A little demo to show Mr. Sax can fit in a harder context, this is an improvisation on Coltrane's Giant Steps. I'm not claiming I'm replicating Trane's sound, of course... :lol: 
just wanted to show Mr. T isn't confined to soft and breathy solos.

http://www.robertosoggetti.com/Mr_T_GSteps.mp3


----------



## lux (Dec 24, 2008)

simply stated: sounds great.

ho problemi a pensare che è roba virtuale...pensa te...


----------



## Frederick Russ (Dec 24, 2008)

Amazing work Rob - love it.


----------



## Craig Sharmat (Dec 24, 2008)

Sounds great Rob, i figured it could do this style and you proved it. what BC do you use and suggest?


----------



## Niah (Dec 24, 2008)

oh my !


----------



## artsoundz (Dec 24, 2008)

wellllll....that's pretty impressive,all right. Very cool. Rob.


----------



## paoling (Dec 24, 2008)

Rob great! I have problems in just followind the chord changes with piano :D


----------



## JBacal (Dec 24, 2008)

Cool daddio!! Wow!

Best,
Jay


----------



## Rob (Dec 24, 2008)

lux @ 24th December 2008 said:


> simply stated: sounds great.
> 
> ho problemi a pensare che è roba virtuale...pensa te...



grazie Lux, pensa che la traccia di batteria l'ho generata con Band in a Box, le realtracks sono notevoli... buon Natale!

Rob


----------



## Rob (Dec 24, 2008)

Craig Sharmat @ 24th December 2008 said:


> Sounds great Rob, i figured it could do this style and you proved it. what BC do you use and suggest?



thanks Craig, well I'm no expert, the only BC I ever used is Yamaha BC3, hooked in an old DX7 first series... but surely the breath controller helps

Rob


----------



## Rob (Dec 24, 2008)

Frederick, Niah, artsoundz, Paoling, Jay, thanks a lot!

Rob


----------



## artsoundz (Dec 25, 2008)

Se questa è fascia in una scatola allora la funzione dell'oscillazione è venuto un senso lungo. Impressionante!


----------



## Craig Sharmat (Dec 25, 2008)

녀석에 와 유대어를 말하십시오!


----------



## Frederick Russ (Dec 25, 2008)

Craig Sharmat @ Thu Dec 25 said:


> 녀석에 와 유대어를 말하십시오!



合意した。これは、ほかの言語で書くことができるようにするので、他に誰もが理解できる素晴らしいです！


----------



## artsoundz (Dec 25, 2008)

Koreans,Japán és magyarok mondjuk-, Rob teszi biztosan nagy dzsessz. nem? De mi legfontosabb volna I. 19 hüvelyk a hó. az arcod!


----------



## Coqui (Dec 26, 2008)

Mi sa che se la sono presa per il ping pong in italiano... 

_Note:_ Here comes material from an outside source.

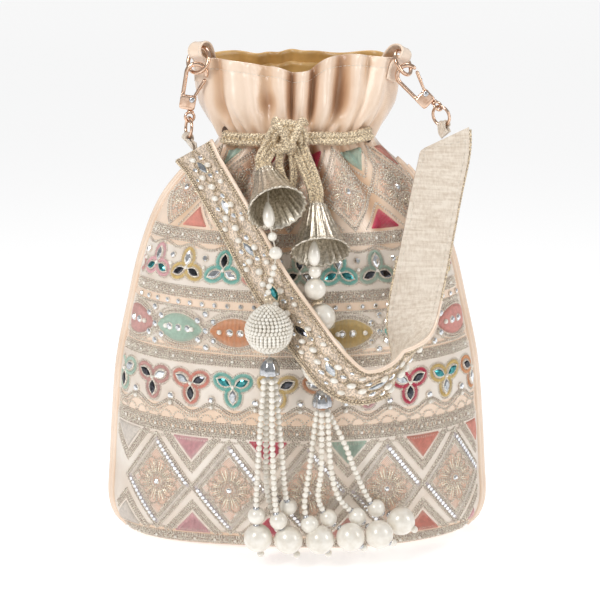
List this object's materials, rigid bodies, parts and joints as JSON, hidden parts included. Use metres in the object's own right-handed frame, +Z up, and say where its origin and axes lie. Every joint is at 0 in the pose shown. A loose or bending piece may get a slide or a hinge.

I guess someone was disappointed by the crosstalk in italian... 

PS - Bello, Rob, stai diventando un vero demo-man.


----------



## Justus (Dec 26, 2008)

It's great to have an international community! o-[][]-o


----------



## Ned Bouhalassa (Dec 26, 2008)

È buono da essere ricordato a che l'inglese non è l'unica lingua sul Internet. E che alcuni membri qui possono realmente giocare!


----------



## CFDG (Dec 26, 2008)

네드 머리카락! Ned aussi a eu des cheveux! =o
Tu as encore cette Ovation?

Oh, and great work Rob! Have you tried an early 60's mix, sax/piano total L and drums/bass R? Any kind of vinyl filter may add some dirt/fun too...

Christian


----------



## Ned Bouhalassa (Dec 26, 2008)

CFDG @ 26/12/2008 said:


> Tu as encore cette Ovation?



Ha! That was 28 yrs ago (check out the tie)! And no, I don't have it. I think I sold it for a synth... :lol:


----------



## re-peat (Dec 27, 2008)

Rob,

Extraordinary work. This is very, very, very, very, very good.

_


----------



## PolarBear (Dec 27, 2008)

Schleimspursporensport.


----------



## Rob (Dec 27, 2008)

感谢所有,
你是十分类

Rob


----------



## Rob (Jan 4, 2009)

Rob @ 27th December 2008 said:


> 感谢所有,
> 你是十分类
> 
> Rob



according to my transator, this means "thank you gentlemen, you are very kind"


----------